Foreign banks spent decades trying to crack China. Now, it’s coming to them

“[They] want insights into local regulations. They want to contact local governments, they want somebody to manage their payments onshore, they want someone to help them pay local wages, to set up their bank accounts,” says Matthew Moodey, Asia Pacific head of trade finance & lending at Deutsche Bank. “That’s what we do. That's what we offer.”

In China, Deutsche – like HSBC, Citi or Bank of America – is just another big foreign bank. Its name has cachet, but it doesn’t resonate there like ICBC’s or Bank of China’s, lenders with branches everywhere.

“I’ve spoken to a lot of Chinese companies in the mainland,” adds Moodey. “They say: ‘Look, we don’t need you in China. Chinese banks can offer us liquidity.’ What they do want is our support going into Europe: to help with government financing on the ground, to help secure cheap euros. To support them as they expand in Europe.”

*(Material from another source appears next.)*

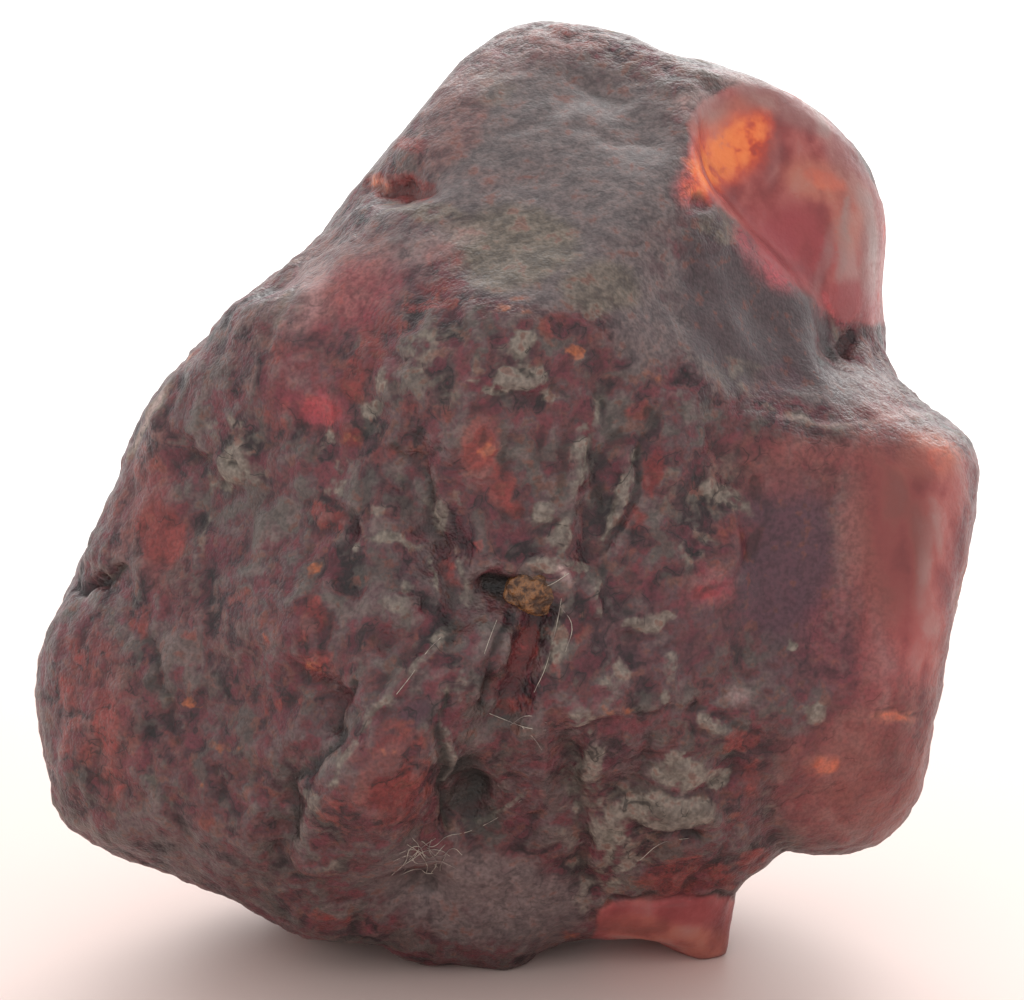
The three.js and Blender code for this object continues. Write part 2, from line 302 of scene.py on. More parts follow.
# Patches of colour: (x, y, half width, half height, strength), and a turn in degrees
RED_PATCHES = [
    # left flank
    (160, 535, 22, 44, 0.9, -8), (150, 468, 30, 22, 0.45), (120, 525, 18, 38, 0.4), (225, 397, 26, 10, 0.5),
    (275, 415, 13, 34, 0.55), (230, 560, 28, 18, 0.4), (240, 605, 24, 20, 0.45), (140, 625, 16, 18, 0.55),
    (185, 628, 20, 14, 0.35), (90, 652, 30, 18, 0.6), (80, 690, 28, 34, 0.6), (108, 722, 14, 44, 0.95),
    (72, 745, 20, 26, 0.6), (112, 785, 18, 22, 0.55), (95, 590, 10, 6, 0.4), (205, 822, 11, 12, 0.5),
    (175, 745, 16, 24, 0.35), (262, 800, 18, 10, 0.35),
    # upper left
    (440, 262, 24, 18, 0.6), (440, 290, 26, 10, 0.8), (428, 308, 28, 7, 0.9, -8), (380, 330, 30, 18, 0.65),
    (368, 362, 16, 28, 0.75, 35), (350, 388, 17, 20, 0.8), (322, 414, 21, 13, 1), (346, 440, 13, 17, 0.9),
    (300, 335, 26, 26, 0.4), (282, 345, 10, 28, 0.55, 15), (330, 290, 30, 16, 0.4), (365, 268, 24, 12, 0.3),
    (340, 360, 24, 20, 0.4), (390, 270, 20, 14, 0.3),
    # middle
    (325, 520, 17, 15, 0.85), (382, 460, 19, 13, 0.6), (410, 412, 15, 11, 0.55), (475, 549, 8, 5, 0.8),
    (480, 452, 19, 32, 0.85), (500, 490, 18, 20, 0.7), (514, 512, 13, 12, 0.7), (555, 326, 22, 14, 0.55),
    (590, 340, 26, 10, 0.4), (450, 576, 9, 26, 0.7, -28), (334, 586, 11, 8, 0.6), (310, 622, 22, 26, 0.75),
    (276, 632, 20, 24, 0.45), (312, 670, 20, 22, 0.75), (272, 708, 30, 14, 0.6), (440, 420, 26, 12, 0.4),
    (495, 745, 12, 10, 0.3),
    # groove under the hole
    (526, 652, 10, 38, 0.95, 17), (514, 706, 14, 8, 0.7), (557, 676, 6, 18, 0.6), (577, 636, 7, 13, 0.6),
    # heart facet
    (388, 752, 18, 17, 1), (385, 792, 38, 34, 0.85), (358, 760, 16, 26, 0.6, 20), (345, 815, 26, 16, 0.55),
    (415, 745, 14, 14, 0.6),
    # foot
    (330, 925, 26, 12, 0.7), (470, 862, 28, 16, 0.35), (560, 860, 22, 12, 0.4), (535, 800, 9, 9, 0.5),
    # right of the middle
    (653, 472, 12, 28, 0.95, 8), (634, 524, 17, 16, 0.65), (640, 412, 13, 10, 0.6), (690, 485, 13, 14, 0.5),
    (740, 540, 28, 28, 0.55), (706, 595, 15, 9, 0.8), (725, 565, 18, 18, 0.5), (740, 745, 20, 12, 0.7),
    (745, 782, 20, 24, 0.65), (745, 815, 16, 18, 0.4),
    # crown
    (412, 146, 21, 8, 0.65), (405, 194, 27, 9, 1), (560, 38, 44, 12, 0.4), (462, 118, 22, 40, 0.3),
    (472, 152, 24, 22, 0.3), (520, 186, 16, 4, 0.4), (505, 70, 30, 12, 0.25),
    # chip
    (690, 880, 52, 20, 0.8), (660, 922, 66, 12, 1, 8), (712, 944, 34, 22, 0.9), (752, 862, 18, 12, 0.8),
    (575, 938, 20, 8, 0.6),
]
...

Where, of course, China’s banks cannot compete. They don’t have the network of a BNP Paribas in France or a UniCredit in Italy. To Beijing’s highly capitalized but insulated lenders, Europe is far away and unknown.

“We can take a CATL or an Envision and say: ‘Okay, let’s go meet the mayor of Hanover, let’s have a chat to the European Investment Bank, let’s set up your payment systems, because we’ve got the biggest cash payment system in Europe, and we have all these great operatives at work on the ground,” adds Moodey.

Foreign banks spent decades trying to crack China. Now, it’s coming to them. They’ll never have a better chance to make financial hay from Asia’s largest economy. This is the real China opportunity, and it’s starting now.